Army nurse honored after 100th birthday

Posted Nov. 10, 2009, at 9 p.m.
Major Eva M. Price, left, was honored for her years of service as an amry nurse on Tuesday, November 10, 2009 by VFW Womens Commander Mrs. Janet (Alfred) Michaud, right, as her sister Leila Pearson, center, watches during the ceremony at University Hall on the campus of University College of Bangor. Eighteen speakers, including Governor Baldacci, praised her for her years of service and dedication to the armed services. Price turned 100 on Jan 21, 2009. (Bangor Daily News/Kevin Bennett)
Major Eva M. Price, left, was honored for her years of service as an amry nurse on Tuesday, November 10, 2009 by VFW Womens Commander Mrs. Janet (Alfred) Michaud, right, as her sister Leila Pearson, center, watches during the ceremony at University Hall on the campus of University College of Bangor. Eighteen speakers, including Governor Baldacci, praised her for her years of service and dedication to the armed services. Price turned 100 on Jan 21, 2009. (Bangor Daily News/Kevin Bennett)
Major Eva M. Price. Image taken on Tuesday, November 10, 2009 at a ceremony honoring her service as a WWll nurse. Eva is 100 years when this image was taken. Her date of birth is 1-21-1909.
Major Eva M. Price. Image taken on Tuesday, November 10, 2009 at a ceremony honoring her service as a WWll nurse. Eva is 100 years when this image was taken. Her date of birth is 1-21-1909.

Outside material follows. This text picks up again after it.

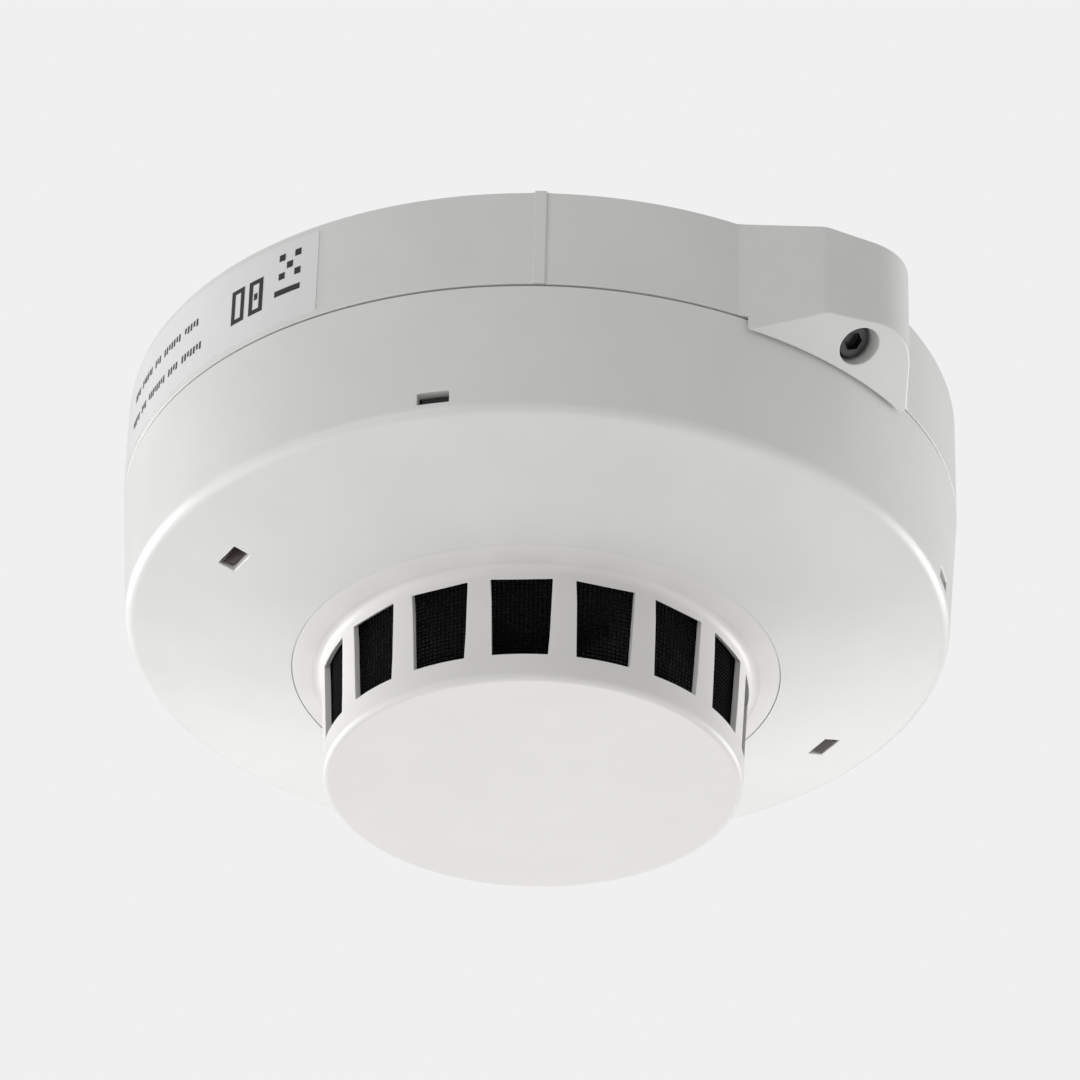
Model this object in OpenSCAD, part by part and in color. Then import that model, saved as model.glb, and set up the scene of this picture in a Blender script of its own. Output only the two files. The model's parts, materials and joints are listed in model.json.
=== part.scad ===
// Point heat detector: a twist-lock head on a surface mounting base.
// The mounting face lies in the plane z = 0 and the detector hangs below it.
// Azimuths are measured from -Y towards +X, so the front of the object faces -Y.

/* [Base] */
// Outer diameter of the base
body_d = 100; // [99:0.5:101]
// Height of the base, from the mounting face to its rim
base_h = 12.7; // [12.5:0.1:13]
// Wall thickness of the base
base_wall = 2.2; // [2:0.1:2.4]
// Thickness of the base's back plate
plate_t = 2.5; // [2:0.1:2.8]
// Radius of the cable entry
entry_r = 11; // [9:0.5:12]
// Distance between two opposite mounting slots
slot_spacing = 60; // [58:1:62]
// Radius of the mounting slots' round ends
slot_r = 2.25; // [2:0.05:2.5]
// Length of the mounting slots
slot_length = 9; // [7:0.5:10]

/* [Locking lobe] */
// Azimuth of the locking screw
screw_az = 42.3; // [41.5:0.1:43]
// Distance of the lobe's front flank from the axis
lobe_front = 44.9; // [44.6:0.1:45.2]
// Distance of the lobe's side flank from the axis
lobe_side = 42; // [41.7:0.1:42.3]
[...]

BANGOR, Maine — On the eve of Veterans Day, several local, state and military leaders couldn’t wait to shake the hand of Maj. Eva Marie Price, the state’s oldest living Army nurse, now retired.

“I know you don’t want this, but you certainly deserve the attention,” said Gov. John Baldacci during a ceremony in Bangor honoring Price, who turned 100 years old earlier this year.

“It can never be said enough that we owe a tremendous debt to our veterans,” added U.S. Rep. Michael Michaud.

Price, born in Brewer in 1909, enlisted in the U.S. Army before World War II. Like many women of her generation, she served as a nurse because that was her only real option, but her service helped pave the way for generations of women to follow.

Alfred Michaud, state VFW commander, said he couldn’t change the politics that kept Price from rising through the ranks at the same pace as her male counterparts, but he’s proud that she has taken her rightful place as a proud veteran.

Price, who now lives in a Bangor nursing home and is confined to a wheelchair, couldn’t understand all the fuss, but she sat patiently Tuesday while more than a dozen dignitaries regaled her military history.

After enlisting, Price mended wounded soldiers in the Philippines and then Japan after the bombings of Hiroshima. After the war ended, Price served in Germany and Korea. In the last five years of her 20-year Army career, she treated injured soldiers at Walter Reed Army Medical Center in Washington, D.C.

Price moved back to her home state of Maine after retirement and has been active in veterans’ groups ever since.

Her family arranged Tuesday’s celebration at University College with the help of the Bangor Parks & Recreation Department. Price’s sister, Leila Pearson, was overwhelmed by the turnout.

As for Price, she said she’d be busy for days sifting through all the certificates and gifts that she was presented on Tuesday.

“I didn’t do too much,” she said humbly.